To get to the bottom of this mysterious peasant petition, the prosecutor sent a polite inquiry to the Moscow magistrate regarding the whereabouts of Mr. Yunich himself. The reply from Moscow stated that Mr. Yunich had, in fact, spent the last month sitting comfortably in the Moscow prison castle on charges of attempting to murder a merchant named Kasatkin (!). By this point in our story, however, such delightful little twists are hardly surprising.
Madame Strahlborn hurried to bail her lover out. The Suzdal court demanded Yunich’s physical presence for a face-to-face confrontation with the peasants and a household serf belonging to Count Derionzini, who, as it turned out, had also lent his hand to the forged petition. But Praskovya failed to produce her protégé. Yunich sent a written refusal to appear, and soon it was discovered that yet another case had been opened against him. A neighboring landowner (to whom Praskovya had sold a piece of her estate to cover debts) was now accusing the clerk of inciting her peasants to riot.

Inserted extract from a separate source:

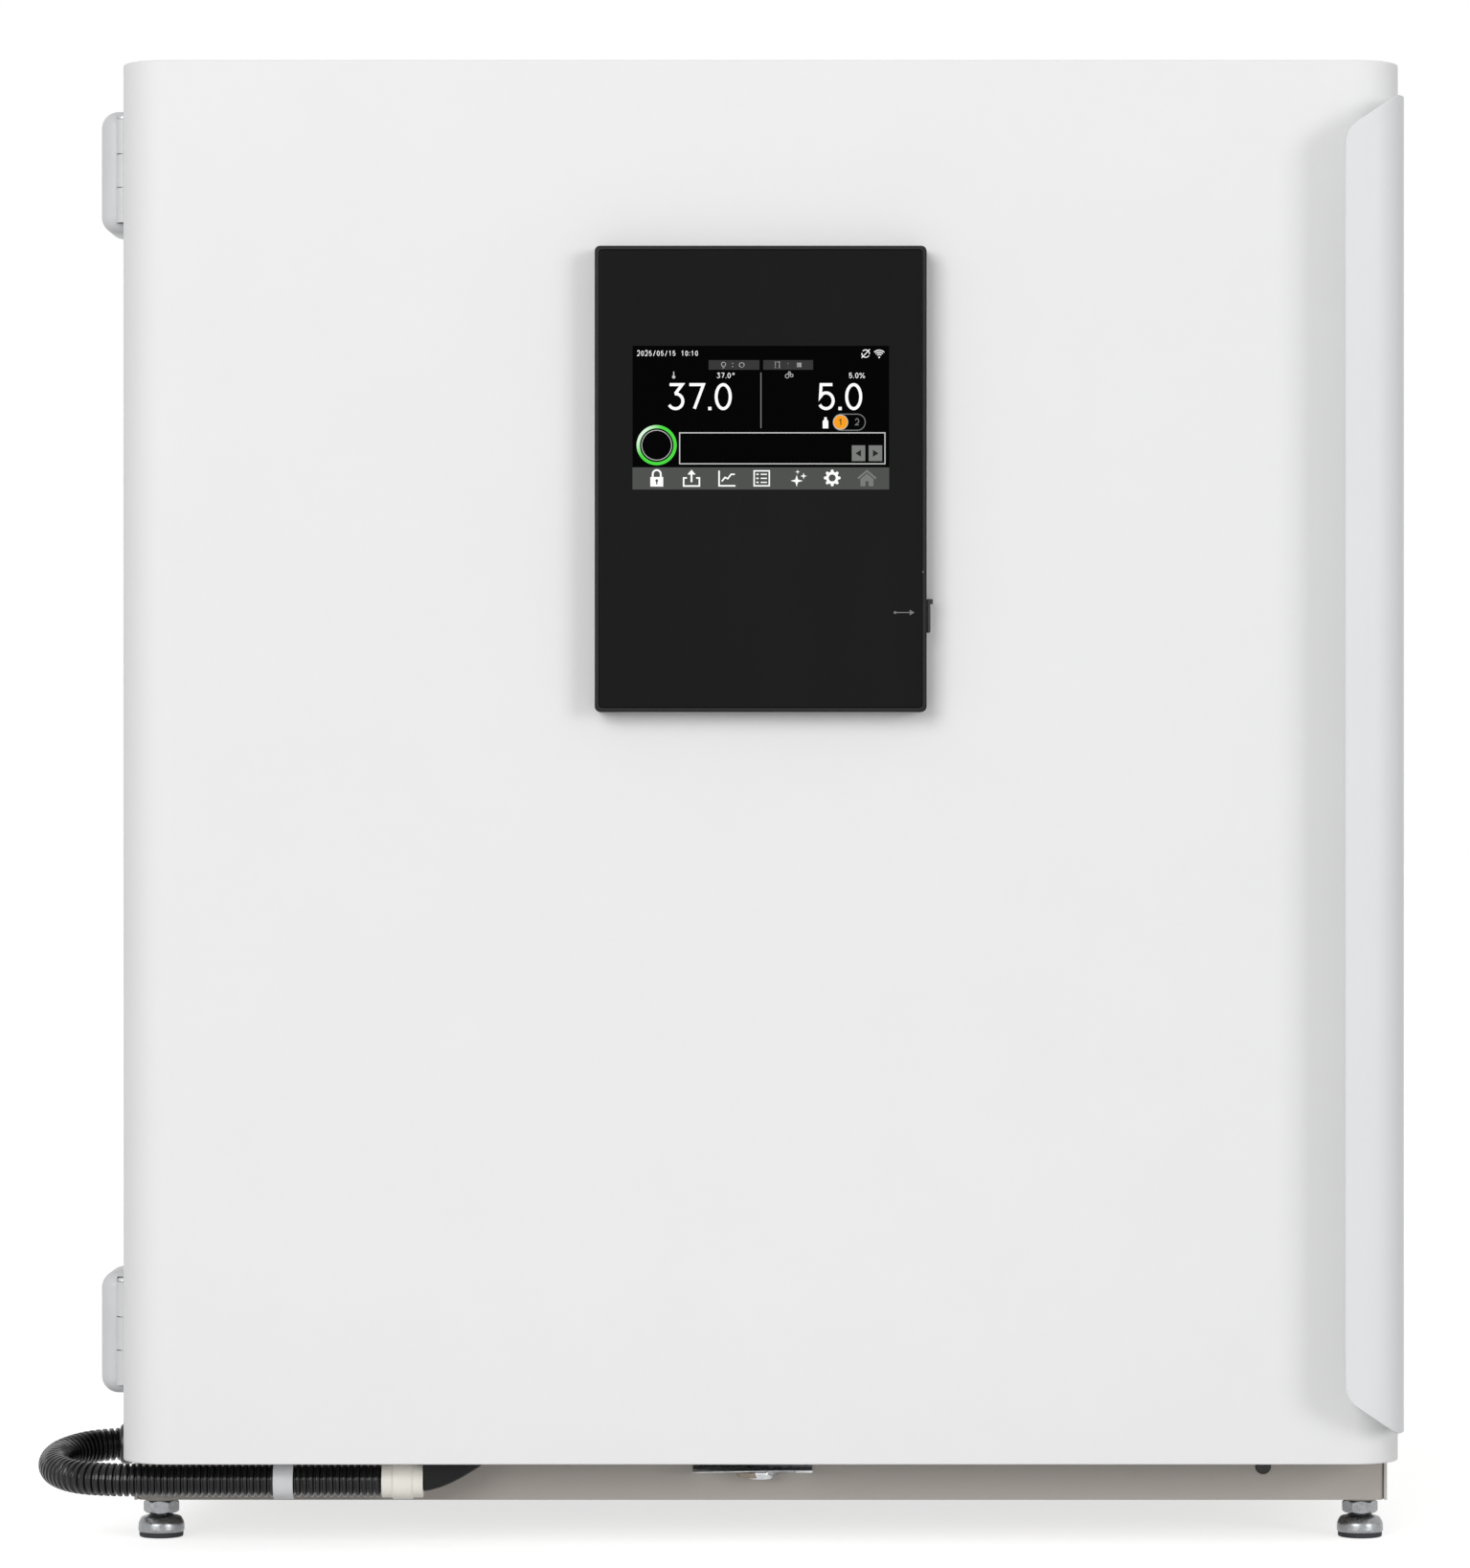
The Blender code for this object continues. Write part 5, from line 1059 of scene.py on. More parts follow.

While the courts were busy churning out summonses, the elusive Mr. Yunich found himself under arrest once again, this time in Yaroslavl. The inquiry involving the peasants and Yunich could not be completed, and a firm refusal was issued regarding the phantom request to lift the estate’s guardianship. The authorities planned to forward this decision to the Yaroslavl court so that Yunich might be officially notified.

In the Yandex archives, one can find the entire case involving the merchant Kasatkin, which dragged on wonderfully from 1844 to 1853:
“Concerning the Moscow burgher Nikolai Vasilyev Kasatkin, the retired clerk Alexander Nikolayev Yunich, the collegiate secretary Sergei Andreyev Dobrov, and others,” which examined: 1) Calling oneself a merchant; 2) Living under an assumed name; 3) Passing on a second certificate of residence; and the participation of the others in knowing the facts.”